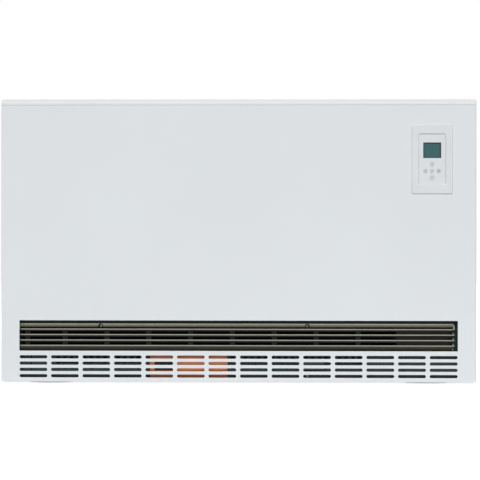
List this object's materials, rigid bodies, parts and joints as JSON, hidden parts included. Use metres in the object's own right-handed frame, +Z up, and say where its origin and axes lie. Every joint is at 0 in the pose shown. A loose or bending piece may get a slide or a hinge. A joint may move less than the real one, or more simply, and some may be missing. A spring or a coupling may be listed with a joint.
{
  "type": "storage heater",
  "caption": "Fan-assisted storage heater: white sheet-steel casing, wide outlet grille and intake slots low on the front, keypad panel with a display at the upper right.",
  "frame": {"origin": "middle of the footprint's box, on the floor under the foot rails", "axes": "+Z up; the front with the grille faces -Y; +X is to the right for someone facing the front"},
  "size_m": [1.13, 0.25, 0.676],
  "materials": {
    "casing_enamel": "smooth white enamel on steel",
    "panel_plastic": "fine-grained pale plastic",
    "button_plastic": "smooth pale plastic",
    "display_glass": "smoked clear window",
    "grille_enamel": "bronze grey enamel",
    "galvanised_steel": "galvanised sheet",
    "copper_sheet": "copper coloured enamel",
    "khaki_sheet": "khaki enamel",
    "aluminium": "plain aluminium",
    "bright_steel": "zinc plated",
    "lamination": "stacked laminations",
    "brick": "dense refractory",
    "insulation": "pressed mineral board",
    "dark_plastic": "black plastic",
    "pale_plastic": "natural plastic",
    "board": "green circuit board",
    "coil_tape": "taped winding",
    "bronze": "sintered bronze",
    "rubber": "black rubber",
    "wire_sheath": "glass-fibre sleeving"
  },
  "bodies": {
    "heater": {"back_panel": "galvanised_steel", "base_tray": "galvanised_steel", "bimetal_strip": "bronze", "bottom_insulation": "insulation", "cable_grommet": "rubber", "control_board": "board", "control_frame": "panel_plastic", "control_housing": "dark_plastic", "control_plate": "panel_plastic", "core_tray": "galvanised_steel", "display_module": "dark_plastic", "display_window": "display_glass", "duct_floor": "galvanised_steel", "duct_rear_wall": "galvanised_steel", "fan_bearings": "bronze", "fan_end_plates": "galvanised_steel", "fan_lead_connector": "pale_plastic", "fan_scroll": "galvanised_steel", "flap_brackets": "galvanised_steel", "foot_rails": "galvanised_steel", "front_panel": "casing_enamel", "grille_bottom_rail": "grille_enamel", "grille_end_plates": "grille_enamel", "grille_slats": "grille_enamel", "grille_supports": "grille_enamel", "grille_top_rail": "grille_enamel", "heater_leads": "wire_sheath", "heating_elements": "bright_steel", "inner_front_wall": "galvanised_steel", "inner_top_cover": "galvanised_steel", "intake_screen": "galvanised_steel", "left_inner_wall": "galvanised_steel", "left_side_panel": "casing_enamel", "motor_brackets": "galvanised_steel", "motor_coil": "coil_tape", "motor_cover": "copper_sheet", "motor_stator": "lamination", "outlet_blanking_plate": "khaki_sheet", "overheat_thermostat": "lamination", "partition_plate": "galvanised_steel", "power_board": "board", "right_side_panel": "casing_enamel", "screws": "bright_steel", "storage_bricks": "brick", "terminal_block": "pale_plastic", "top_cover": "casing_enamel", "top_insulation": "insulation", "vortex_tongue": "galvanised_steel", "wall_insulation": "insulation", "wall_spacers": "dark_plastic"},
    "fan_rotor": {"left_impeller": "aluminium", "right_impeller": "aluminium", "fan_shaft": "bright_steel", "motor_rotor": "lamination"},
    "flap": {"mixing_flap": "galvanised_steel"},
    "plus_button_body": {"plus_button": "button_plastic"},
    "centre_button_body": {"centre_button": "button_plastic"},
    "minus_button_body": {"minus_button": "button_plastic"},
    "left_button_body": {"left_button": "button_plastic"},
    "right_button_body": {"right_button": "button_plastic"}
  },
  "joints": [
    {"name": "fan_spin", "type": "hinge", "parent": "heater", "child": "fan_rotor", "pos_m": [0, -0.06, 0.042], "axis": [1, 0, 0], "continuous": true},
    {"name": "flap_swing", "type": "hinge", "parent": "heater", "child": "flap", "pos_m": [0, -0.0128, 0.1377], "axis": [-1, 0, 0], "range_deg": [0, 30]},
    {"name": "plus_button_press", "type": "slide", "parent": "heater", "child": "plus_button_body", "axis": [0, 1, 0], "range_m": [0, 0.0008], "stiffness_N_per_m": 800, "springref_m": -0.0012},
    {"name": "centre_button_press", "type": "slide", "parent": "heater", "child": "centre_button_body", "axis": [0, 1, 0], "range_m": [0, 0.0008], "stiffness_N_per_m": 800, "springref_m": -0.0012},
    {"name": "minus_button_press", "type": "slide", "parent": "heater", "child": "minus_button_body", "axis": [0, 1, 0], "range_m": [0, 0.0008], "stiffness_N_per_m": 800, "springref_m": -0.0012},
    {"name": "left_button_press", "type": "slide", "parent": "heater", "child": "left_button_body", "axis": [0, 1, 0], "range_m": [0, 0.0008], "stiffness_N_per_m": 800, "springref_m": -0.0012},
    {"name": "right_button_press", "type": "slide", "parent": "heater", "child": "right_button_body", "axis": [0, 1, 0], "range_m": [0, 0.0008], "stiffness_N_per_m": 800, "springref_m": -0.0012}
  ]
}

=== TASK DETAILS ===
Reproduce the whole listing word for word.

=== FULL SOLUTION ===
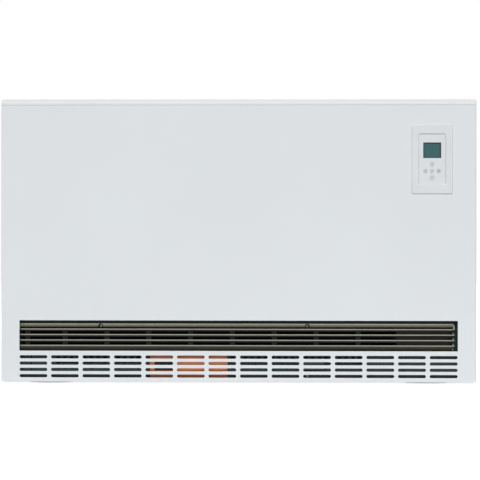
List this object's materials, rigid bodies, parts and joints as JSON, hidden parts included. Use metres in the object's own right-handed frame, +Z up, and say where its origin and axes lie. Every joint is at 0 in the pose shown. A loose or bending piece may get a slide or a hinge. A joint may move less than the real one, or more simply, and some may be missing. A spring or a coupling may be listed with a joint.
{
  "type": "storage heater",
  "caption": "Fan-assisted storage heater: white sheet-steel casing, wide outlet grille and intake slots low on the front, keypad panel with a display at the upper right.",
  "frame": {"origin": "middle of the footprint's box, on the floor under the foot rails", "axes": "+Z up; the front with the grille faces -Y; +X is to the right for someone facing the front"},
  "size_m": [1.13, 0.25, 0.676],
  "materials": {
    "casing_enamel": "smooth white enamel on steel",
    "panel_plastic": "fine-grained pale plastic",
    "button_plastic": "smooth pale plastic",
    "display_glass": "smoked clear window",
    "grille_enamel": "bronze grey enamel",
    "galvanised_steel": "galvanised sheet",
    "copper_sheet": "copper coloured enamel",
    "khaki_sheet": "khaki enamel",
    "aluminium": "plain aluminium",
    "bright_steel": "zinc plated",
    "lamination": "stacked laminations",
    "brick": "dense refractory",
    "insulation": "pressed mineral board",
    "dark_plastic": "black plastic",
    "pale_plastic": "natural plastic",
    "board": "green circuit board",
    "coil_tape": "taped winding",
    "bronze": "sintered bronze",
    "rubber": "black rubber",
    "wire_sheath": "glass-fibre sleeving"
  },
  "bodies": {
    "heater": {"back_panel": "galvanised_steel", "base_tray": "galvanised_steel", "bimetal_strip": "bronze", "bottom_insulation": "insulation", "cable_grommet": "rubber", "control_board": "board", "control_frame": "panel_plastic", "control_housing": "dark_plastic", "control_plate": "panel_plastic", "core_tray": "galvanised_steel", "display_module": "dark_plastic", "display_window": "display_glass", "duct_floor": "galvanised_steel", "duct_rear_wall": "galvanised_steel", "fan_bearings": "bronze", "fan_end_plates": "galvanised_steel", "fan_lead_connector": "pale_plastic", "fan_scroll": "galvanised_steel", "flap_brackets": "galvanised_steel", "foot_rails": "galvanised_steel", "front_panel": "casing_enamel", "grille_bottom_rail": "grille_enamel", "grille_end_plates": "grille_enamel", "grille_slats": "grille_enamel", "grille_supports": "grille_enamel", "grille_top_rail": "grille_enamel", "heater_leads": "wire_sheath", "heating_elements": "bright_steel", "inner_front_wall": "galvanised_steel", "inner_top_cover": "galvanised_steel", "intake_screen": "galvanised_steel", "left_inner_wall": "galvanised_steel", "left_side_panel": "casing_enamel", "motor_brackets": "galvanised_steel", "motor_coil": "coil_tape", "motor_cover": "copper_sheet", "motor_stator": "lamination", "outlet_blanking_plate": "khaki_sheet", "overheat_thermostat": "lamination", "partition_plate": "galvanised_steel", "power_board": "board", "right_side_panel": "casing_enamel", "screws": "bright_steel", "storage_bricks": "brick", "terminal_block": "pale_plastic", "top_cover": "casing_enamel", "top_insulation": "insulation", "vortex_tongue": "galvanised_steel", "wall_insulation": "insulation", "wall_spacers": "dark_plastic"},
    "fan_rotor": {"left_impeller": "aluminium", "right_impeller": "aluminium", "fan_shaft": "bright_steel", "motor_rotor": "lamination"},
    "flap": {"mixing_flap": "galvanised_steel"},
    "plus_button_body": {"plus_button": "button_plastic"},
    "centre_button_body": {"centre_button": "button_plastic"},
    "minus_button_body": {"minus_button": "button_plastic"},
    "left_button_body": {"left_button": "button_plastic"},
    "right_button_body": {"right_button": "button_plastic"}
  },
  "joints": [
    {"name": "fan_spin", "type": "hinge", "parent": "heater", "child": "fan_rotor", "pos_m": [0, -0.06, 0.042], "axis": [1, 0, 0], "continuous": true},
    {"name": "flap_swing", "type": "hinge", "parent": "heater", "child": "flap", "pos_m": [0, -0.0128, 0.1377], "axis": [-1, 0, 0], "range_deg": [0, 30]},
    {"name": "plus_button_press", "type": "slide", "parent": "heater", "child": "plus_button_body", "axis": [0, 1, 0], "range_m": [0, 0.0008], "stiffness_N_per_m": 800, "springref_m": -0.0012},
    {"name": "centre_button_press", "type": "slide", "parent": "heater", "child": "centre_button_body", "axis": [0, 1, 0], "range_m": [0, 0.0008], "stiffness_N_per_m": 800, "springref_m": -0.0012},
    {"name": "minus_button_press", "type": "slide", "parent": "heater", "child": "minus_button_body", "axis": [0, 1, 0], "range_m": [0, 0.0008], "stiffness_N_per_m": 800, "springref_m": -0.0012},
    {"name": "left_button_press", "type": "slide", "parent": "heater", "child": "left_button_body", "axis": [0, 1, 0], "range_m": [0, 0.0008], "stiffness_N_per_m": 800, "springref_m": -0.0012},
    {"name": "right_button_press", "type": "slide", "parent": "heater", "child": "right_button_body", "axis": [0, 1, 0], "range_m": [0, 0.0008], "stiffness_N_per_m": 800, "springref_m": -0.0012}
  ]
}